By:   Sandra L. Clapp, J.D.
Sandra L. Clapp & Associates, P.A.

I’m too busy.  I don’t have enough money or assets.  If I put anything in writing, I might die.  I don’t know who I would trust to manage my assets.  There are too many decisions to make.  I can’t find my insurance policies or important papers.  Everything will automatically pass to my spouse.  On and on go the list of reasons I have heard to justify why a will wasn’t prepared before an unexpected death or incapacity.  If any of these excuses sound familiar, you are not alone.  An AARP study found that over 40% of Americans age 45 and older do not have a will and this number is even greater for adults below 45.  Some of the famous people who have died without a will include Presidents Abraham Lincoln and Andrew Johnson, as well as Howard Hughes and Pablo Picasso.  Even those who know the importance of a will can be plagued by procrastination or inability to deal with mortality or capacity issues.

The lack of a plan developed by you is, in effect, your selected estate plan.  By not consciously engaging in the planning process you have decided to allow your legislators and the court to establish your plan.  Every adult with assets or liabilities should have documents that include a will, health care directives, and a power of attorney for asset administration.  If you have minor children or own a business, this need for a comprehensive plan is even greater.    

This is the first of a series of articles intended to demystify the “estate plan.”  We will cover topics that provide practical information that may include asset titling, community property implications, probate, estate or inheritance taxes, identifying fiduciaries (the people who carry out the tasks), trusts, organization of files or information, business succession planning, alternatives to using a lawyer, planning for multiple marriages, challenges of multi-state assets, incapacity planning, and modifying the documents once they are signed.  A comprehensive and properly executed plan can prevent significant strain on your heirs, can substantially minimize the legal and accounting expenses for the estate administration, can maximize the value of your business interests, and can ensure your desires (not some law) are implemented.  An estate plan really is about protecting your heirs.  You plan for college, career and retirement.  Your estate plan deserves just as much attention.  Your family and business associates will appreciate your time and foresight now to prevent disputes and expense in the future.

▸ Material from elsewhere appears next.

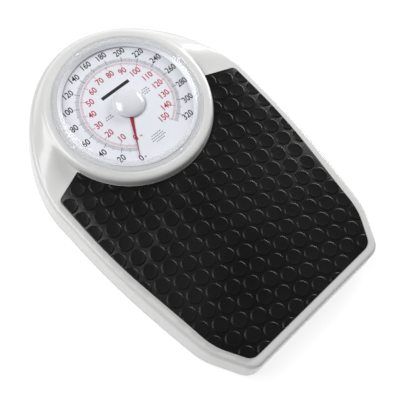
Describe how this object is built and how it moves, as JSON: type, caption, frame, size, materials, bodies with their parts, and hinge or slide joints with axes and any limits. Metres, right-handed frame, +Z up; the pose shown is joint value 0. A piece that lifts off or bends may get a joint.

You may ask “why do I need a will?”  A will enables you to

  1. Appoint a personal representative (other states use the term executor or administrator),
  2. Name a guardian for minor children,
  3. Choose beneficiaries of your estate and the property each will receive,
  4. Establish trusts for minor or incapacitated beneficiaries,
  5. Minimize estate or income taxes,
  6. Provide for orderly continuance or sale of a business,
  7. Make charitable gifts, and
  8. Disinherit persons who may inherit without a will.  If you die without a will, the laws of intestacy of the state where you reside will control who receives your property.  There is no “entitlement” to an inheritance unless the laws of intestacy grant this right where the decedent failed to plan.

It is sometimes incorrectly assumed that a spouse will automatically inherit all assets of the estate.  In Idaho, a spouse may inherit all of the community property under the current intestacy laws, but may be required to share separate property assets with the decedent’s children.  Because the inheritance rights differ, a probate dispute may develop over the character of the assets in the estate as separate property or community property because the distribution will vary among the spouse and children depending upon the asset character.  Without a marital agreement, the presumptions of Idaho law favor community property and the Idaho law may differ from other community property states.  One significant distinction between Idaho and some other community property states is that in Idaho income from separate property is deemed community property, whereas the income from separate property would also be characterized as separate property in other states.  This sometimes unexpected implication of the community property laws can alone wreck havoc on the ultimate distribution of assets.  If you have no spouse, children or “issue” (meaning lineal descendents), more remote persons will inherit under the laws of intestacy and may include parents, siblings, nieces and nephews.  Without a will, all heirs of the identified class are entitled to inherit regardless of whether the decedent had any contact with the person or would have disinherited the person if given the chance.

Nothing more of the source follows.